Nuclear Age Peace Foundation
- Formation: 1982
- Founders: David Krieger
- Legal status: 501(c)3
- Official language: English
- President: Ivana N. Hughes
- Website: www.wagingpeace.org

= Nuclear Age Peace Foundation =

International non-profit organization

The Nuclear Age Peace Foundation (NAPF) is a non-profit, non-partisan international education and advocacy organization. Founded in 1982, NAPF is composed of individuals and organizations from all over the world. It has consultative status to the United Nations Economic and Social Council and is recognized by the UN as a Peace Messenger Organization.

==About==

NAPF's mission is to "educate, advocate, and inspire action for a just and peaceful world, free of nuclear weapons." Its vision is "Pursuing and achieving a just and peaceful world, free of nuclear weapons."

NAPF engages in advocacy and education programs. Its educational projects include the Sunflower e-newsletter, which provides monthly information and analysis of nuclear and international security issues, and its Nuclear Files, which chronicles the history of nuclear weapons.
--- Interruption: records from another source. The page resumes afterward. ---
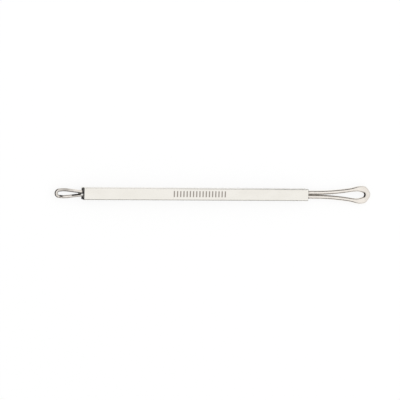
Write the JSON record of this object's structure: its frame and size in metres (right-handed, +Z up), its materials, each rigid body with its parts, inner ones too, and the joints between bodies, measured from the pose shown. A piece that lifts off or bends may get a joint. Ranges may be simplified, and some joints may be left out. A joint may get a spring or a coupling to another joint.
{
  "type": "blackhead extractor",
  "caption": "Slim square-handled skin tool with a narrow wire loop at one end and a larger loop, hammered flat at its leaning tip, at the other.",
  "frame": {"origin": "on the surface that the handle lies on, under the middle of the whole tool's length and width", "axes": "+X along the handle towards the large loop, +Y across the handle, +Z up out of the face opposite the one it lies on"},
  "size_m": [0.1104, 0.0062, 0.004],
  "materials": {
    "nickel_plate": "bright nickel plate",
    "nickel_wire": "bright nickel plate",
    "brass_plug": "plain machined",
    "soft_solder": "satin"
  },
  "bodies": {
    "root": {"handle_tube": "nickel_plate", "small_loop": "nickel_wire", "large_loop": "nickel_wire", "small_end_plug": "brass_plug", "large_end_plug": "brass_plug", "small_end_solder": "soft_solder", "large_end_solder": "soft_solder"}
  },
  "joints": []
}
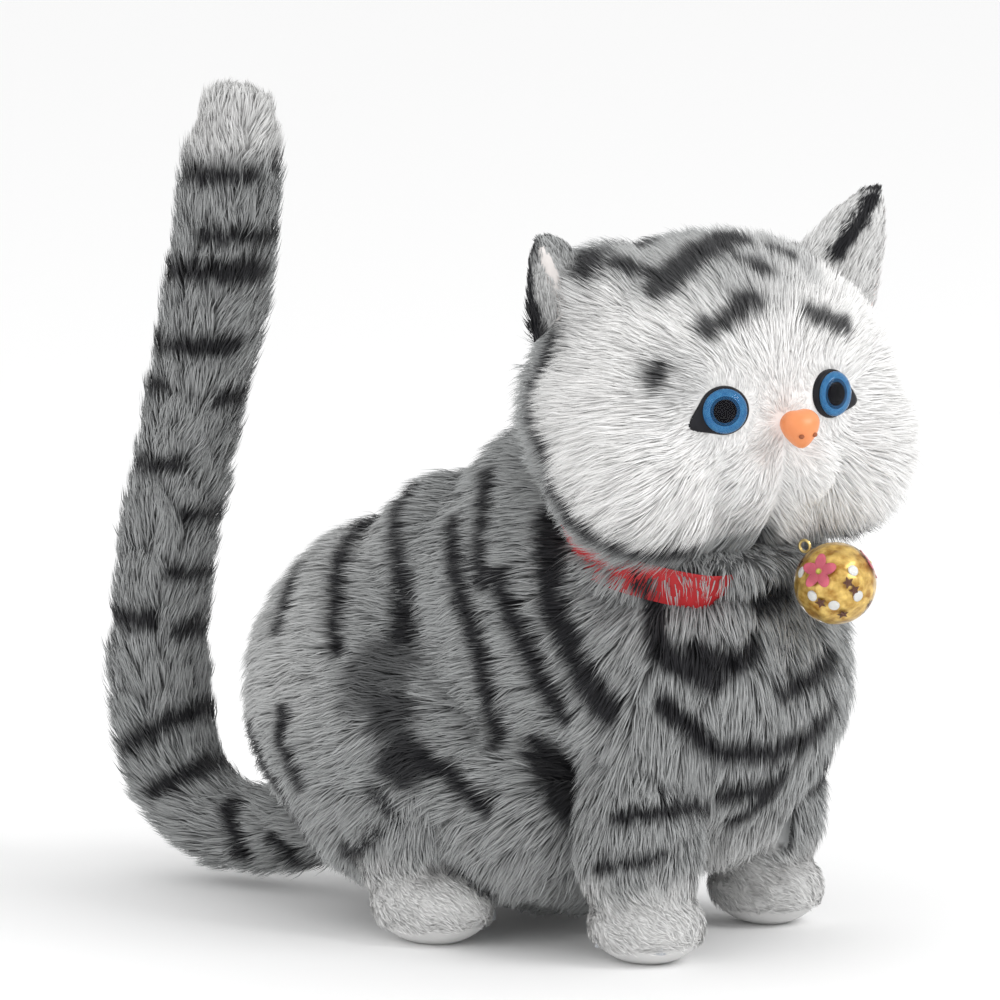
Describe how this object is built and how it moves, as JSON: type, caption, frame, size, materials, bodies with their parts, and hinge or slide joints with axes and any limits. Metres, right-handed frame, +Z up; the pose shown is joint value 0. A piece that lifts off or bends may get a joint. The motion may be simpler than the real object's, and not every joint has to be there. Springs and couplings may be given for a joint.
{
  "type": "interactive plush pet",
  "caption": "Tabby plush cat toy on short walking legs, with a turning head, wagging upright tail, sewn collar with a hanging ball, and a battery drive unit inside.",
  "frame": {"origin": "middle of the toy's bounding box, on the floor plane the soles stand on", "axes": "+Z up, the cat faces -Y, its right side is -X"},
  "size_m": [0.1012, 0.2355, 0.214],
  "materials": {
    "plush_grey": "long pile, grey with near-black tabby stripes",
    "plush_white": "long white pile",
    "ear_pink": "thin short pile",
    "eye_black": "glossy",
    "iris_blue": "printed disc under a lens",
    "clear_lens": "clear dome",
    "nose_orange": "satin",
    "shell_white": "moulded",
    "lever_grey": "moulded",
    "black_plastic": "moulded",
    "steel": "plated",
    "board_green": "solder mask",
    "cell_label": "plain sleeve",
    "cone_paper": "paper cone",
    "gear_nylon": "nylon",
    "brass": "plain",
    "collar_red": "flat red ribbon",
    "ball_clear": "clear ball",
    "gold_foil": "crumpled gold foil"
  },
  "bodies": {
    "torso": {"body_plush": "plush_grey", "collar_band": "collar_red", "collar_tab": "collar_red", "chassis_lower": "shell_white", "chassis_upper": "shell_white", "chassis_screw_front": "steel", "chassis_screw_rear": "steel", "battery_box": "black_plastic", "cell_1": "cell_label", "cell_2": "cell_label", "cell_3": "cell_label", "battery_door": "shell_white", "battery_door_screw": "steel", "circuit_board": "board_green", "sound_chip": "black_plastic", "speaker_frame": "steel", "speaker_cone": "cone_paper", "switch_housing": "black_plastic", "motor": "steel", "axle_front": "steel", "axle_rear": "steel", "neck_post": "shell_white", "neck_cap": "lever_grey"},
    "head": {"head_plush": "plush_white", "head_shell_front": "shell_white", "head_shell_rear": "shell_white", "ear_right": "plush_grey", "ear_left": "plush_grey", "ear_liner_right": "ear_pink", "ear_liner_left": "ear_pink", "eye_rim_right": "eye_black", "eye_rim_left": "eye_black", "eye_iris_right": "iris_blue", "eye_iris_left": "iris_blue", "eye_lens_right": "clear_lens", "eye_lens_left": "clear_lens", "nose": "nose_orange"},
    "tail": {"tail_plush": "plush_grey", "tail_spine": "black_plastic"},
    "leg_front_right": {"leg_core_front_right": "lever_grey", "leg_plush_front_right": "plush_white"},
    "leg_front_left": {"leg_core_front_left": "lever_grey", "leg_plush_front_left": "plush_white"},
    "leg_hind_right": {"leg_core_hind_right": "lever_grey", "leg_plush_hind_right": "plush_white"},
    "leg_hind_left": {"leg_core_hind_left": "lever_grey", "leg_plush_hind_left": "plush_white"},
    "pendant": {"pendant_ring": "brass", "pendant_shell": "ball_clear", "pendant_core": "gold_foil"},
    "crank": {"crank_gear": "gear_nylon"},
    "pinion": {"motor_pinion": "brass"},
    "button": {"touch_button": "lever_grey"},
    "switch": {"switch_lever": "black_plastic"}
  },
  "joints": [
    {"name": "head_turn", "type": "hinge", "parent": "torso", "child": "head", "pos_m": [0, -0.06, 0.108], "axis": [0, 0, 1], "range_deg": [-5, 35]},
    {"name": "tail_wag", "type": "hinge", "parent": "torso", "child": "tail", "pos_m": [0, 0.064, 0.017], "axis": [0, 1, 0], "range_deg": [-12, 12]},
    {"name": "leg_front_right_swing", "type": "hinge", "parent": "torso", "child": "leg_front_right", "pos_m": [-0.031, -0.062, 0.048], "axis": [1, 0, 0], "range_deg": [-6, 6]},
    {"name": "leg_front_left_swing", "type": "hinge", "parent": "torso", "child": "leg_front_left", "pos_m": [0.031, -0.062, 0.048], "axis": [1, 0, 0], "range_deg": [-6, 6]},
    {"name": "leg_hind_right_swing", "type": "hinge", "parent": "torso", "child": "leg_hind_right", "pos_m": [-0.031, 0.002, 0.044], "axis": [1, 0, 0], "range_deg": [-6, 6]},
    {"name": "leg_hind_left_swing", "type": "hinge", "parent": "torso", "child": "leg_hind_left", "pos_m": [0.031, 0.002, 0.044], "axis": [1, 0, 0], "range_deg": [-6, 6]},
    {"name": "pendant_swing", "type": "hinge", "parent": "torso", "child": "pendant", "pos_m": [-0.008, -0.0983, 0.1073], "axis": [-1, 0, 0], "range_deg": [0, 35]},
    {"name": "crank_spin", "type": "hinge", "parent": "torso", "child": "crank", "pos_m": [0, -0.02, 0.066], "axis": [1, 0, 0], "continuous": true},
    {"name": "pinion_spin", "type": "hinge", "parent": "torso", "child": "pinion", "pos_m": [0.01, -0.04, 0.066], "axis": [1, 0, 0], "continuous": true},
    {"name": "button_press", "type": "slide", "parent": "torso", "child": "button", "axis": [0, 0, -1], "range_m": [0, 0.001], "stiffness_N_per_m": 400, "springref_m": -0.0005},
    {"name": "switch_slide", "type": "slide", "parent": "torso", "child": "switch", "axis": [-1, 0, 0], "range_m": [0, 0.003]}
  ],
  "couplings": [
    {"joint": "leg_front_left_swing", "follows": "leg_front_right_swing", "ratio": -1},
    {"joint": "leg_hind_left_swing", "follows": "leg_front_right_swing", "ratio": 1},
    {"joint": "leg_hind_right_swing", "follows": "leg_front_right_swing", "ratio": -1},
    {"joint": "pinion_spin", "follows": "crank_spin", "ratio": -4}
  ]
}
NAPF works with elected officials and decision-makers around the world to advocate for nuclear weapons abolition.

==Nuclear Zero==

In 2014, the Nuclear Age Peace Foundation consulted with the Marshall Islands when it filed cases against the nine nuclear-armed countries (United States, United Kingdom, France, Russia, China, Israel, India, Pakistan, North Korea) in the International Court of Justice and U.S. Federal District Court. The lawsuits make the central claim that these nations have failed to comply with their obligations under international law to pursue negotiations aimed at the complete elimination of their nuclear weapons.

Five of the nuclear-armed countries are parties to the Nuclear Non-Proliferation Treaty (NPT). Article VI of the NPT requires that parties "pursue negotiations in good faith" aimed at "complete disarmament." The lawsuits contend that the other four countries, while not bound to the NPT, are obligated by customary international law to pursue nuclear disarmament.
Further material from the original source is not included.